Cubans admiring “Girl” and “Summer,” two iconic Sorolla paintings. (14ymedio)

Organized by art curator Manuel Crespo Larrazábal, head of the museum’s Spanish collection, the exhibition is the island’s belated response to the centenary of Sorolla’s death. When important art galleries around the world were paying tribute to the painter in a big way, Havana reneged on a loan that it had promised to Valencia’s government eight years ago.

The reason: Fear that the legitimate owners of paintings that were seized by Fidel Castro after 1959 — specifically a family of Cuban exiles, the Fanjul Gomez-Menas — would file suit for their return from the Spanish institutions which would be exhibiting them.
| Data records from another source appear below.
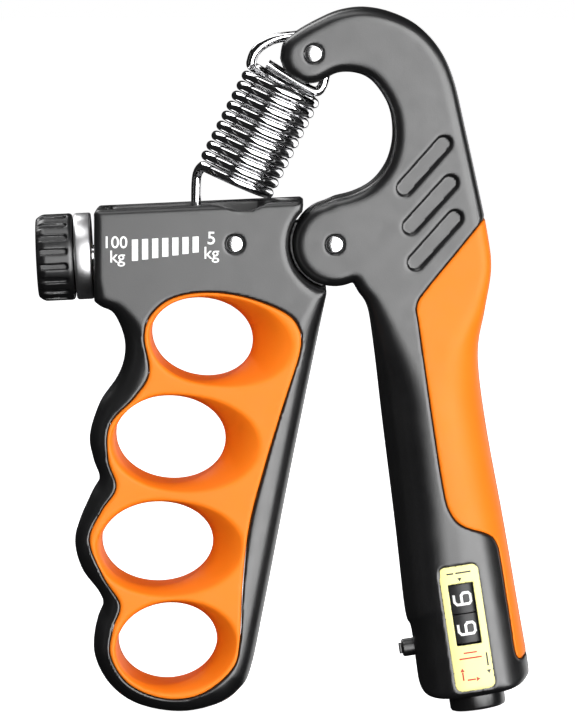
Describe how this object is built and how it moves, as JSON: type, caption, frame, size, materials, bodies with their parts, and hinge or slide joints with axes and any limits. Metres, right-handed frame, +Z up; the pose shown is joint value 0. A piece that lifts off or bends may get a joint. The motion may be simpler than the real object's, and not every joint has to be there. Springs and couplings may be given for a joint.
{
  "type": "finger exerciser",
  "caption": "Adjustable hand and finger gripper: two pivoted handles, a finger-holed insert, a coil spring set by a knob-driven carriage, and a squeeze counter.",
  "frame": {"origin": "centre of the whole part's bounding box at rest", "axes": "+Z up along the handles towards the horn, +X from the finger handle to the palm handle, +Y to the back"},
  "size_m": [0.1187, 0.0264, 0.1694],
  "materials": {
    "black_plastic": "satin moulded, fine grain",
    "orange_rubber": "soft-touch elastomer",
    "chrome_trim": "polished ring",
    "spring_chrome": "bright plated wire",
    "bright_steel": "turned, bright",
    "brass": "turned",
    "grey_nylon": "moulded",
    "yellow_label": "printed film",
    "wheel_plastic": "moulded, printed digits"
  },
  "bodies": {
    "finger_arm": {"finger_handle_front_shell": "black_plastic", "finger_handle_rear_shell": "black_plastic", "finger_grip_insert": "orange_rubber", "screw_end_block": "grey_nylon", "arm_rivet": "bright_steel", "screw_bush": "brass", "pivot_bush": "brass", "pivot_washers": "grey_nylon", "finger_shell_screws": "bright_steel"},
    "adjuster": {"adjuster_knob": "black_plastic", "knob_collar": "chrome_trim", "knob_end_cap": "black_plastic", "lead_screw": "bright_steel", "screw_retaining_clip": "bright_steel"},
    "carriage": {"spring_carriage": "grey_nylon", "carriage_nut": "brass", "carriage_pin": "bright_steel"},
    "spring": {"main_spring": "spring_chrome"},
    "palm_arm": {"palm_handle_front_shell": "black_plastic", "palm_handle_rear_shell": "black_plastic", "palm_grip_pad": "orange_rubber", "pivot_pin": "bright_steel", "horn_pin": "bright_steel", "palm_shell_screws": "bright_steel", "counter_frame": "grey_nylon", "counter_label": "yellow_label", "detent_leaf": "bright_steel", "reset_spring": "spring_chrome"},
    "count_button": {"count_button": "black_plastic", "drive_pawl": "bright_steel"},
    "units_wheel": {"units_wheel": "wheel_plastic"},
    "tens_wheel": {"tens_wheel": "wheel_plastic"},
    "reset_slider": {"reset_thrust_washer": "brass"},
    "reset_knob": {"reset_knob": "black_plastic", "reset_spindle": "bright_steel"}
  },
  "joints": [
    {"name": "squeeze", "type": "hinge", "parent": "finger_arm", "child": "palm_arm", "pos_m": [0.0121, 0, 0.0281], "axis": [0, 1, 0], "range_deg": [0, 19.5], "stiffness_Nm_per_rad": 4, "springref_deg": -11.46, "deforming": ["main_spring"]},
    {"name": "knob_spin", "type": "hinge", "parent": "finger_arm", "child": "adjuster", "pos_m": [-0.0544, 0, 0.0245], "axis": [0.999, 0, 0.0454], "range_deg": [-3241, 0], "deforming": ["main_spring"]},
    {"name": "resistance_slide", "type": "slide", "parent": "finger_arm", "child": "carriage", "axis": [0.999, 0, 0.0454], "range_m": [-0.018, 0], "deforming": ["main_spring"]},
    {"name": "spring_swing", "type": "hinge", "parent": "carriage", "child": "spring", "pos_m": [-0.0182, 0, 0.03455], "axis": [0, 1, 0], "range_deg": [0, 14], "deforming": ["main_spring"]},
    {"name": "button_press", "type": "slide", "parent": "palm_arm", "child": "count_button", "axis": [0.9885, 0, 0.1513], "range_m": [0, 0.002], "stiffness_N_per_m": 400, "springref_m": -0.0005},
    {"name": "units_wheel_turn", "type": "hinge", "parent": "palm_arm", "child": "units_wheel", "pos_m": [0.0439, -0.0026, -0.0645], "axis": [-0.1513, 0, 0.9885], "continuous": true},
    {"name": "tens_wheel_turn", "type": "hinge", "parent": "palm_arm", "child": "tens_wheel", "pos_m": [0.0439, -0.0026, -0.0645], "axis": [-0.1513, 0, 0.9885], "continuous": true},
    {"name": "reset_push", "type": "slide", "parent": "palm_arm", "child": "reset_slider", "axis": [-0.1513, 0, 0.9885], "range_m": [0, 0.0015], "stiffness_N_per_m": 400, "springref_m": -0.0005, "deforming": ["reset_spring"]},
    {"name": "reset_turn", "type": "hinge", "parent": "reset_slider", "child": "reset_knob", "pos_m": [0.0439, -0.0026, -0.0645], "axis": [-0.1513, 0, 0.9885], "continuous": true}
  ],
  "couplings": [
    {"joint": "knob_spin", "follows": "resistance_slide", "rad_per_m": 3141.6},
    {"joint": "spring_swing", "follows": "squeeze", "ratio": 0.716},
    {"joint": "tens_wheel_turn", "follows": "units_wheel_turn", "ratio": 0.1}
  ]
}
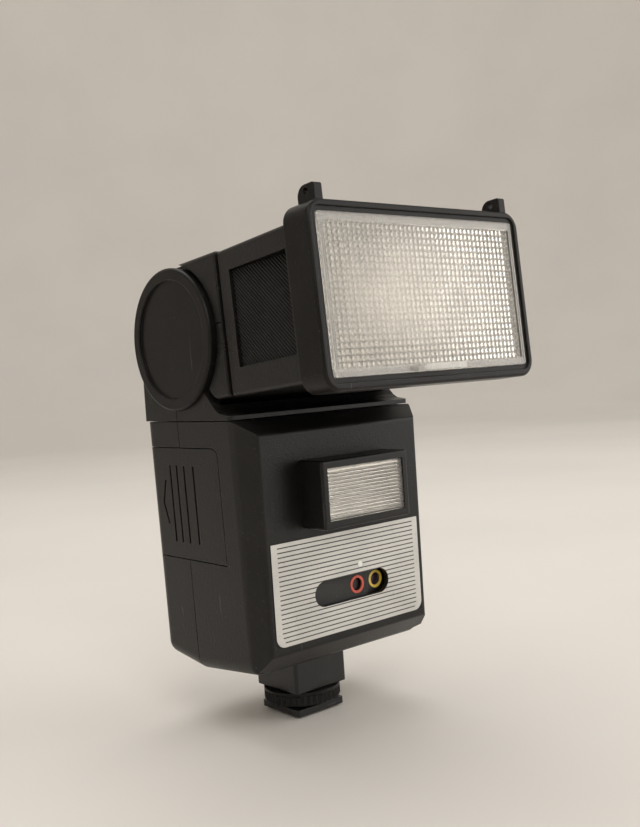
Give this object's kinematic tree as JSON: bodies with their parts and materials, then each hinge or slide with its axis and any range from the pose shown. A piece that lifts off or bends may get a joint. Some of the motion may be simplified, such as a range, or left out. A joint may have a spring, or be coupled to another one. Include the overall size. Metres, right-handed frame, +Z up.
{
  "type": "speedlight flash",
  "caption": "Shoe-mount camera flash with battery body, swivelling turret, tilting zoom head, wide lens, small fill flash and a knurled lock wheel.",
  "frame": {"origin": "centre of the shoe plate's underside", "axes": "+Z up through the body, the front of the flash faces -Y, +X to the right of a person who looks at the front"},
  "size_m": [0.0802, 0.0995, 0.1546],
  "materials": {
    "body_plastic": "fine moulded texture, satin",
    "foot_plastic": "satin",
    "smooth_plastic": "semi gloss",
    "grip_plastic": "ribbed",
    "label_metal": "satin silver with dark lines",
    "clear_lens": "clear moulded prisms",
    "mirror_sheet": "bright",
    "flash_glass": "clear",
    "rubber": "soft",
    "red_plastic": "gloss",
    "yellow_plastic": "gloss",
    "sensor_glass": "dark",
    "grey_plastic": "satin",
    "contact_brass": "plated",
    "spring_steel": "drawn wire",
    "steel": "blackened",
    "cell_can": "wrapped can",
    "board": "printed board",
    "capacitor_can": "sleeved can",
    "winding": "taped core",
    "scale_print": "printed scale",
    "lamp": "amber"
  },
  "bodies": {
    "body": {"body_front_shell": "body_plastic", "body_rear_shell": "body_plastic", "label_plate": "label_metal", "fill_flash_hood": "body_plastic", "fill_flash_window": "clear_lens", "fill_flash_reflector": "mirror_sheet", "fill_flash_tube": "flash_glass", "photo_sensor": "sensor_glass", "sensor_holder": "foot_plastic", "yellow_ring": "yellow_plastic", "battery_tray": "foot_plastic", "battery_contacts": "contact_brass", "aa_cell_1": "cell_can", "aa_cell_2": "cell_can", "aa_cell_3": "cell_can", "aa_cell_4": "cell_can", "main_circuit_board": "board", "main_capacitor": "capacitor_can", "transformer": "winding", "switching_transistor": "steel", "foot_block": "foot_plastic", "shoe_plate": "foot_plastic", "contact_pin_spring": "spring_steel", "body_screws": "steel", "rear_scale_plate": "scale_print", "ready_lamp": "lamp"},
    "lock_wheel": {"lock_wheel": "smooth_plastic"},
    "pressure_ring": {"pressure_ring": "foot_plastic"},
    "contact_pin": {"contact_pin": "contact_brass"},
    "aperture_slider": {"aperture_slider": "grey_plastic", "red_ring": "red_plastic"},
    "battery_door": {"battery_door": "body_plastic", "door_contacts": "contact_brass"},
    "calculator_dial": {"calculator_dial": "smooth_plastic"},
    "power_switch": {"power_switch": "smooth_plastic"},
    "fill_flash_switch": {"fill_flash_switch": "smooth_plastic"},
    "test_button": {"test_button": "smooth_plastic"},
    "turret": {"turret_front": "body_plastic", "turret_rear": "body_plastic", "swivel_hub": "foot_plastic", "swivel_retaining_ring": "steel", "pivot_cap_left": "smooth_plastic", "pivot_cap_right": "smooth_plastic"},
    "head": {"head_top_shell": "body_plastic", "head_bottom_shell": "body_plastic", "inner_barrel": "foot_plastic", "pivot_axle_left": "foot_plastic", "pivot_axle_right": "foot_plastic", "axle_clips": "steel", "main_reflector": "mirror_sheet", "main_flash_tube": "flash_glass", "tube_grommets": "rubber", "trigger_coil": "winding"},
    "zoom": {"zoom_sleeve": "body_plastic", "zoom_grip_left": "grip_plastic", "zoom_grip_right": "grip_plastic", "lens_bezel": "smooth_plastic", "fixed_lens": "clear_lens"},
    "wide_panel": {"wide_panel": "clear_lens"}
  },
  "joints": [
    {"name": "head_tilt", "type": "hinge", "parent": "turret", "child": "head", "pos_m": [0, 0.00533, 0.11937], "axis": [-1, 0, 0], "range_deg": [-4.26, 85.74]},
    {"name": "turret_swivel", "type": "hinge", "parent": "body", "child": "turret", "pos_m": [0, 0.0026, 0.0946], "axis": [0, 0, 1], "range_deg": [-90, 90]},
    {"name": "zoom_slide", "type": "slide", "parent": "head", "child": "zoom", "axis": [0, -0.9972, 0.0743], "range_m": [0, 0.012]},
    {"name": "wide_panel_pull", "type": "slide", "parent": "zoom", "child": "wide_panel", "axis": [0, -0.9972, 0.0743], "range_m": [0, 0.008]},
    {"name": "battery_door_slide", "type": "slide", "parent": "body", "child": "battery_door", "axis": [0, 1, 0], "range_m": [0, 0.038]},
    {"name": "aperture_slider_shift", "type": "slide", "parent": "body", "child": "aperture_slider", "axis": [1, 0, 0], "range_m": [0, 0.0086]},
    {"name": "lock_wheel_turn", "type": "hinge", "parent": "body", "child": "lock_wheel", "pos_m": [0, 0, 0.005], "axis": [0, 0, 1], "range_deg": [0, 360]},
    {"name": "pressure_ring_travel", "type": "slide", "parent": "body", "child": "pressure_ring", "axis": [0, 0, 1], "range_m": [0, 0.001]},
    {"name": "contact_pin_travel", "type": "slide", "parent": "body", "child": "contact_pin", "axis": [0, 0, 1], "range_m": [0, 0.0007], "stiffness_N_per_m": 250, "springref_m": -0.0015, "deforming": ["contact_pin_spring"]},
    {"name": "calculator_dial_turn", "type": "hinge", "parent": "body", "child": "calculator_dial", "pos_m": [0, 0.0262, 0.066], "axis": [0, 1, 0], "continuous": true},
    {"name": "power_switch_slide", "type": "slide", "parent": "body", "child": "power_switch", "axis": [1, 0, 0], "range_m": [0, 0.005]},
    {"name": "fill_flash_switch_slide", "type": "slide", "parent": "body", "child": "fill_flash_switch", "axis": [1, 0, 0], "range_m": [0, 0.005]},
    {"name": "test_button_press", "type": "slide", "parent": "body", "child": "test_button", "axis": [0, -1, 0], "range_m": [0, 0.0008], "stiffness_N_per_m": 250, "springref_m": -0.001}
  ],
  "couplings": [
    {"joint": "lock_wheel_turn", "follows": "pressure_ring_travel", "rad_per_m": 6283.2}
  ]
}
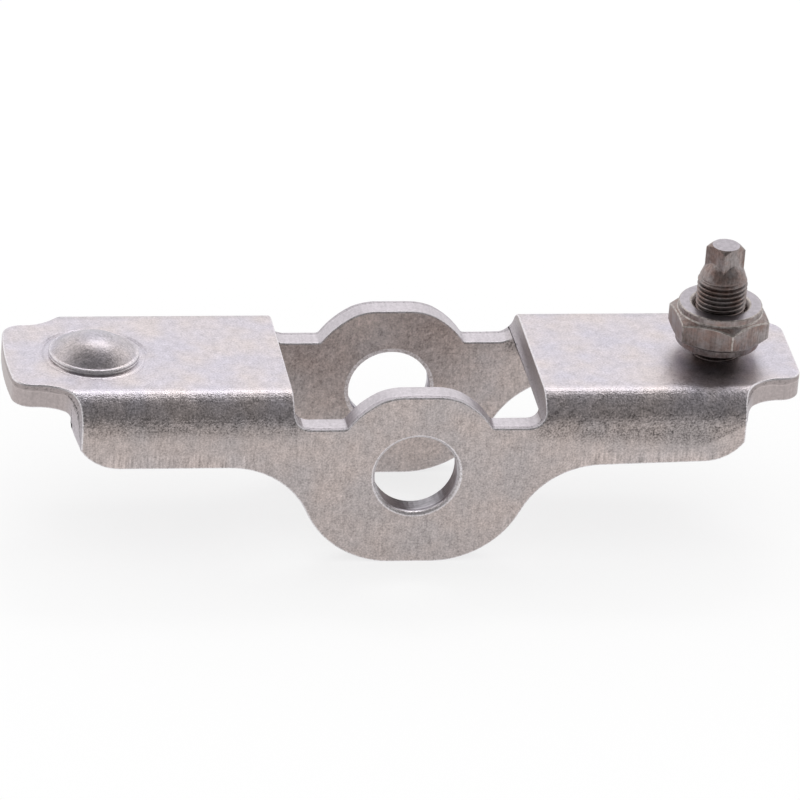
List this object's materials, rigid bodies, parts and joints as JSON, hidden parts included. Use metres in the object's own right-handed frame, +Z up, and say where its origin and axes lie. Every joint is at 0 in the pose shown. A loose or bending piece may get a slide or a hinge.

Carmen Amoraga, the Valencia government’s cultural director, then announced that the request had come to a dead end due to the “international situation” that had boxed the regime into a corner and that her office did not want comment on the matter.

Last April the High Court of Justice in London issued a ruling against the National Bank of Cuba in a case involving 72 million euros in unpaid debt. The Cuban government then decided not to risk further litigation over the Sorollas as happened in the 1990s when the Fanjuls filed several lawsuits in international courts in an effort to stop organized art trafficking on the island. In 2009 the family launched another legal battle, claiming violations of trade restrictions under the Helms-Burton Act, after Havana quietly lent two Sorollas to Madrid’s Prado Museum.

Bust of Sorolla by Spanish sculptor Antonio Rodríguez del Villar. (14ymedio)

Amoraga has said publicly that there is a possibility, at least in theory, that the government will change its mind and allow the island’s paintings to travel to Spain as part of its Sorolla Year celebrations. That is not happeninng and, though it got off to a late start, the exhibition at the National Museum of Fine Arts confirms this.

Cuba is believed to have the third most important collection of Sorollas in the world after Spain and New York. The Valencian artist was the faovored painter of the island’s millionaires at the end of the 19th century, when he did portraits of several members of the Caribbean nobility.

In the introduction to the exhibit’s catalogue, Crespo Larrazábal explains that “Sorolla’s work was more widely collected in Cuba after the painter’s death, continuing until the 1950s.” In 1921, a work by the artist was exhibited publicly in Cuba for the first time. In regards to “Portrait of the Mexican Tiple Esperanza Iris,” however, the curator claims not to know the identity of former or current owner of the painting, which believes to be lost.

Crespo Larrazábal surmises that Cuba, which experienced a true “Sorolla fever” in the first decade of the 20th century, must have had many more examples of the artist’s work than the thirty paintings at the National Museum of Fine Arts. But given the secretive nature of the Ministry of Embezzled Assets and the personal ambitions of many of its leaders, what happened to these paintings after 1959 remains a mystery.